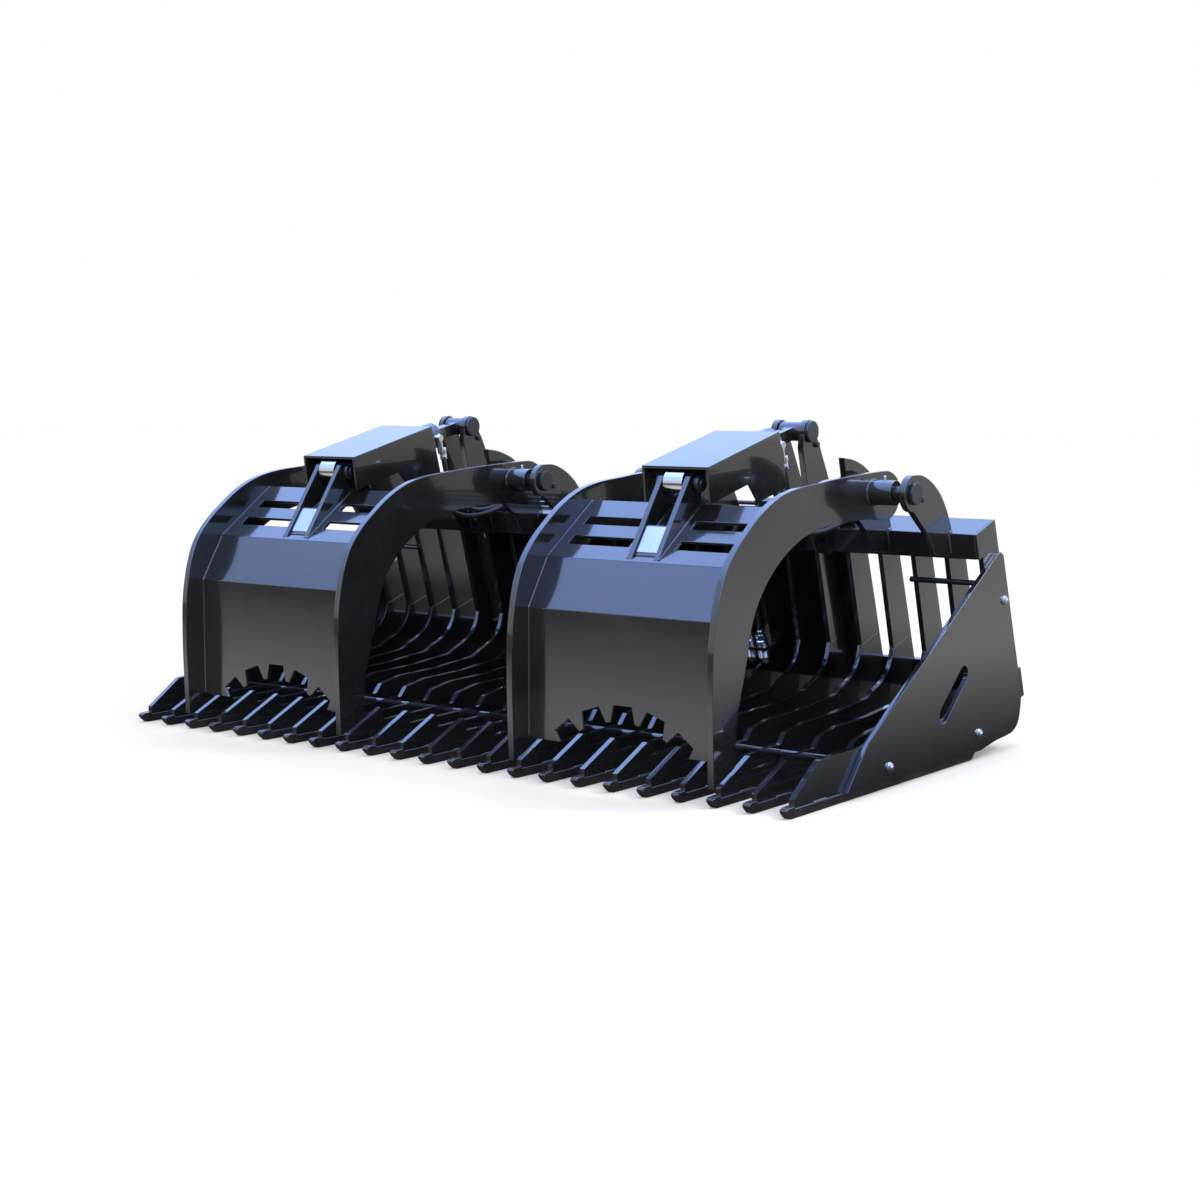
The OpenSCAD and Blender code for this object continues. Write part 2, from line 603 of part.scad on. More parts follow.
floor_tines();
end_tines();
heel_knees();
back_ribs();
tine_runners();
cross_rods();
heel_bar();
side_plate_left();
side_plate_right();
side_plate_bolts();
top_tube();
top_tube_caps();
stub_braces();
mount_plate();
mount_upper_lip();
mount_lower_lip();
mount_side_bars();
left_pivot_ears();
right_pivot_ears();
left_cylinder_tower();
right_cylinder_tower();
pivot_pins();
pin_keeper_bolts();
tower_pins();
hose_blocks();
steel_lines();
supply_hoses();
quick_couplers();
coupler_holster();
left_outer_arm();
left_inner_arm();
left_front_panel();
left_slat_panel();
left_cylinder_lugs();
left_data_plate();
left_lug_pin();
left_pivot_bosses();
right_outer_arm();
right_inner_arm();
right_front_panel();
right_slat_panel();
right_cylinder_lugs();
right_data_plate();
right_lug_pin();
right_pivot_bosses();
left_barrel();
left_gland();
left_cover();
left_cover_brackets();
left_port_fittings();
left_rod();
left_piston();
right_barrel();
right_gland();
right_cover();
right_cover_brackets();
right_port_fittings();
right_rod();
right_piston();
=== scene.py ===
import json
from math import ceil, cos, pi, radians, sin

import bmesh
import bpy
from mathutils import Matrix, Vector
from mathutils.bvhtree import BVHTree
from mathutils.geometry import interpolate_bezier


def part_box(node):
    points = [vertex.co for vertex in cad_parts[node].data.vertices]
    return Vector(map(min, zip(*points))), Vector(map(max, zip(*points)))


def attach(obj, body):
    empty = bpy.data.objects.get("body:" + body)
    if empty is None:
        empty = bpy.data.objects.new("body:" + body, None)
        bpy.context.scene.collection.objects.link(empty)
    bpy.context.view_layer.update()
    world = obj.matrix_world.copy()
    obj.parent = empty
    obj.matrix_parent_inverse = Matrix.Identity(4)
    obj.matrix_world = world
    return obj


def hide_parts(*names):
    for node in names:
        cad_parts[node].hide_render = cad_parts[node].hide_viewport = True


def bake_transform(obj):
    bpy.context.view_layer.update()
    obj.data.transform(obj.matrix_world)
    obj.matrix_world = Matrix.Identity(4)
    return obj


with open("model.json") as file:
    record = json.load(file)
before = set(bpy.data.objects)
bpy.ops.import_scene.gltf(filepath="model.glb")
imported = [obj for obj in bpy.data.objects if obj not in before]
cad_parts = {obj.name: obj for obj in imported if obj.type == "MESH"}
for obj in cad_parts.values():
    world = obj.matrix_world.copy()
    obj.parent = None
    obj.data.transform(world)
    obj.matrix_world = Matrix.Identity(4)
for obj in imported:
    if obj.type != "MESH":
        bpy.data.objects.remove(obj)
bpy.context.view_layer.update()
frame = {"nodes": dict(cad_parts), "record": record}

# ---- Camera ----
# A long lens at hip height, off the right front corner of the bucket.
eye = Vector((3.0352, -3.8727, 0.8640))
turned = radians(37.0)
dipped = radians(6.11)
lens_length = 59.358
looking = Vector((-sin(turned) * cos(dipped), cos(turned) * cos(dipped), -sin(dipped)))
camera = bpy.data.objects.new("camera", bpy.data.cameras.new("camera"))
camera.data.sensor_width = 36.0
camera.data.lens = lens_length
camera.location = eye
camera.rotation_mode = "QUATERNION"
camera.rotation_quaternion = looking.to_track_quat("-Z", "Y")
bpy.context.collection.objects.link(camera)
bpy.context.scene.camera = camera

# ---- Studio ----
# A seamless pale floor and backdrop. Polished paint mirrors a tall dome that is grey near the horizon
# and clear blue above, so upright faces stay neutral and the tops turn blue.
def node_of(tree, kind, inputs, **settings):
    """A shader node with its inputs linked or set."""
    made = tree.nodes.new("ShaderNode" + kind)
    for key, value in settings.items():
        setattr(made, key, value)
    for key, value in inputs.items():
        if isinstance(value, bpy.types.NodeSocket):
            tree.links.new(value, made.inputs[key])
        else:
            made.inputs[key].default_value = value
    return made


bpy.context.scene.view_settings.view_transform = "Standard"
world = bpy.data.worlds.new("studio")
bpy.context.scene.world = world
world.use_nodes = True
tree = world.node_tree
tree.nodes.clear()
height = node_of(tree, "SeparateXYZ", {0: node_of(tree, "TexCoord", {}).outputs["Generated"]})
dome = node_of(tree, "ValToRGB", {"Fac": height.outputs["Z"]})
dome_strength = 4.3
bands = [(0.0, (0.20, 0.195, 0.185)), (0.05, (0.22, 0.215, 0.205)), (0.20, (0.20, 0.225, 0.27)),
         (0.42, (0.22, 0.31, 0.52)), (0.56, (0.19, 0.28, 0.50)), (0.67, (0.28, 0.42, 0.84)),
         (0.80, (0.32, 0.48, 1.0)), (0.90, (0.30, 0.45, 1.0)), (1.0, (0.17, 0.28, 0.66))]
dome.color_ramp.elements[0].position = bands[0][0]
dome.color_ramp.elements[1].position = bands[-1][0]
for at, _ in bands[1:-1]:
    dome.color_ramp.elements.new(at)
for element, (_, colour) in zip(dome.color_ramp.elements, bands):
    element.color = (*colour, 1)
seen = node_of(tree, "Background", {"Color": (1, 1, 1, 1), "Strength": 1.0})
mirrored = node_of(tree, "Background", {"Color": dome.outputs["Color"], "Strength": dome_strength})
choose = node_of(tree, "MixShader", {0: node_of(tree, "LightPath", {}).outputs["Is Glossy Ray"],
                                     1: seen.outputs[0], 2: mirrored.outputs[0]})
node_of(tree, "OutputWorld", {"Surface": choose.outputs[0]})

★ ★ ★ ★

*Your goal*
Only the lines from the line with "left_lug_pin();" to the line with "bpy.context.scene.collection.objects.link(empty)", inclusive, are to be printed, exactly as they appear.

*The solution*
left_lug_pin();
left_pivot_bosses();
right_outer_arm();
right_inner_arm();
right_front_panel();
right_slat_panel();
right_cylinder_lugs();
right_data_plate();
right_lug_pin();
right_pivot_bosses();
left_barrel();
left_gland();
left_cover();
left_cover_brackets();
left_port_fittings();
left_rod();
left_piston();
right_barrel();
right_gland();
right_cover();
right_cover_brackets();
right_port_fittings();
right_rod();
right_piston();
=== scene.py ===
import json
from math import ceil, cos, pi, radians, sin

import bmesh
import bpy
from mathutils import Matrix, Vector
from mathutils.bvhtree import BVHTree
from mathutils.geometry import interpolate_bezier


def part_box(node):
    points = [vertex.co for vertex in cad_parts[node].data.vertices]
    return Vector(map(min, zip(*points))), Vector(map(max, zip(*points)))


def attach(obj, body):
    empty = bpy.data.objects.get("body:" + body)
    if empty is None:
        empty = bpy.data.objects.new("body:" + body, None)
        bpy.context.scene.collection.objects.link(empty)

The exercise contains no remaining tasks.